Enhancing Electrochemical Performance of Super capacitors Electrode Using Nickel-Based Metal-Organic

Metal-organic frameworks (MOFs) have been used as electrode materials in supercapacitors (SCs) due to their high specific surface area and suitable porosity size. However, using single-component MOFs in SCs leads to poor electrical conductivity, insufficient stability, and poor mechanical properties, and thwarts the effect of high capacity and efficient performance. In this paper, to improve the electron transfer rate and take advantage of the specific surface of MOFs, nickel-based metal-organic framework/graphene nanocomposites were prepared by hydrothermal in-situ synthesis, and to prevent agglomeration, graphene (0, 2.5, 5, and 10wt%) was added during the synthesis process. To characterize the structure of the nanocomposites, X-ray diffraction (XRD), Fourier-transform infrared spectroscopy (FTIR), Brunauer–Emmett–Teller (BET), transmission electron microscopy (TEM), and field emission scanning electron microscopy (FESEM) were used. To study the supercapacitor behavior, electrochemical tests, such as cyclic voltammetry, electrochemical impedance, and repeatability behavior were used.
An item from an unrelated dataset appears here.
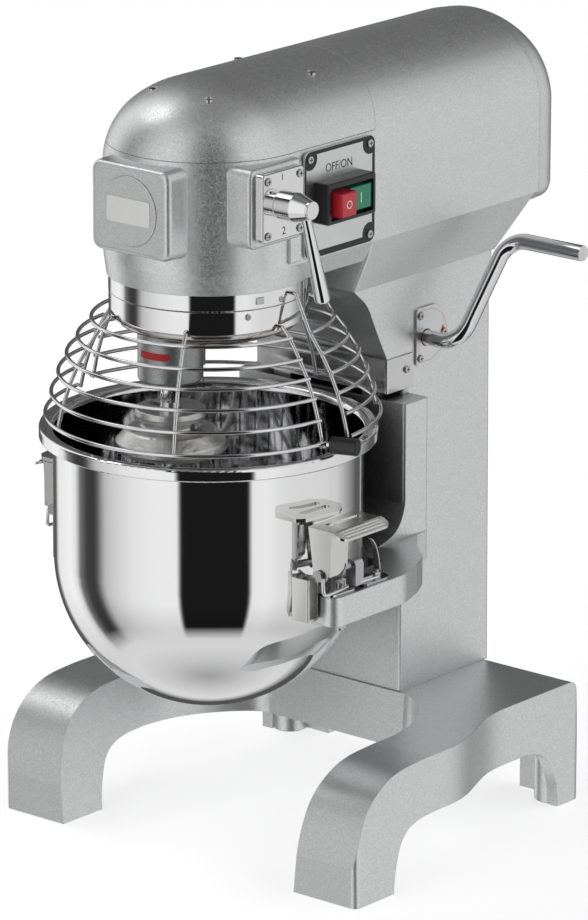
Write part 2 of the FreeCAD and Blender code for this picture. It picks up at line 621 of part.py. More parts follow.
def planet_carrier():
    s = turned([(0, 578.5), (80, 578.5, 4), (96.0, 585.5, 7), (97.2, 600), (97.2, 621.5, 2), (60, 621.5), (60, 636), (0, 636)], 0, AX_Y)
    boss = cyl(34.6, 521.0, 600.0, PX, PY)
    boss = soften(boss, 3.0, lambda e: abs(e.CenterOfMass.z - 521.0) < 0.01 and e.Length > 100)
    s = fuse(s, boss)
    s = s.cut(cyl(11.0 + RUN, 500, 650, PX, PY)).cut(cyl(14.0 + RUN, 588.5, 650, 0, AX_Y))
    return s


out("planet_carrier", planet_carrier())
out("agitator_shaft", soften(cyl(11.0, 466.5, 657.5, PX, PY), 1.5, lambda e: abs(e.CenterOfMass.z - 466.5) < 0.01)
    .cut(cyl(4.0 + RUN, PX - 40, PX + 40, y=PY, z=473.0, axis="x")))
out("agitator_pin", cyl(4.0, PX - 25, PX + 25, y=PY, z=473.0, axis="x"))


def whisk_hub():
    s = turned([(0, 443.7), (56, 443.7, 2), (60.4, 448, 2), (58.5, 455, 4), (46, 468, 8), (30.5, 471, 3), (30.5, 478.5, 1), (36.5, 479.5), (38.3, 483.5, 1.5), (36.8, 490, 1.5), (0, 490)], PX, PY)
    s = s.cut(cyl(11.0 + RUN, 466.0, 495, PX, PY))
    s = s.cut(cyl(4.0 + RUN, PX - 60, PX + 60, y=PY, z=473.0, axis="x"))
    # entry slots of the bayonet, open at the top
    s = s.cut(prism([(PX - 29, PY - 6, 3), (PX + 29, PY - 6, 3), (PX + 29, PY + 6, 3), (PX - 29, PY + 6, 3)], "xy", 480, 495))
    for k in range(16):
        a = math.radians(22.5 * k + 11.25)
        s = s.cut(cyl(2.0, 430, 460, PX + 51 * math.cos(a), PY + 51 * math.sin(a)))
    return s


out("whisk_hub", whisk_hub())
loops = []
for k in range(8):
    a = math.radians(22.5 * k + 11.25)
    zb = 216.0 + 2.5 * k
    prof = [(51, 459.0, 0), (51, 424, 55), (92, 350, 95), (86, 264, 38), (48, zb, 34)]
    pts = [(u, z, r) for u, z, r in prof] + [(-u, z, r) for u, z, r in reversed(prof)]
    loops.append(rod([(PX + u * math.cos(a), PY + u * math.sin(a), z, r) for u, z, r in pts], 1.6))
out("whisk_wires", group(loops))

out("main_shaft", cyl(14.0, 589.0, 742.0, 0, AX_Y))
gph = math.pi / 2                       # the pair meets on the +Y side of the main shaft
out("main_gear", gear(MAIN_N, LAY_M, 712.0, 728.0, 14.0 + RUN, 0, AX_Y, gph, thin=0.2)
    .cut(turned([(30, 711), (62, 711), (62, 717), (30, 717)], 0, AX_Y)))
out("layshaft_pinion", gear(LAY_N, LAY_M, 711.0, 729.0, 9.0 + RUN, 0, LAY_Y, -math.pi / 2 + math.pi / LAY_N, thin=0.2))
out("layshaft", cyl(9.0, 673.0, 812.0, 0, LAY_Y))


def pulley(r, y, bore):
    return turned([(bore, 788), (r, 788, 1), (r, 790.5), (r - 7, 794), (r - 7, 802), (r, 805.5), (r, 808, 1), (bore, 808)], 0, y)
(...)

The electrode prepared by the nickel-based MOFs in the 6M KOH electrolyte had a specific capacity of 660 F/g, while their composite with graphene had a specific capacity of 1017 F/g. As a result, benefiting from composite properties and increasing electrical conductivity of MOFs with graphene resulted in greater porosity availability and increased total storage capacity.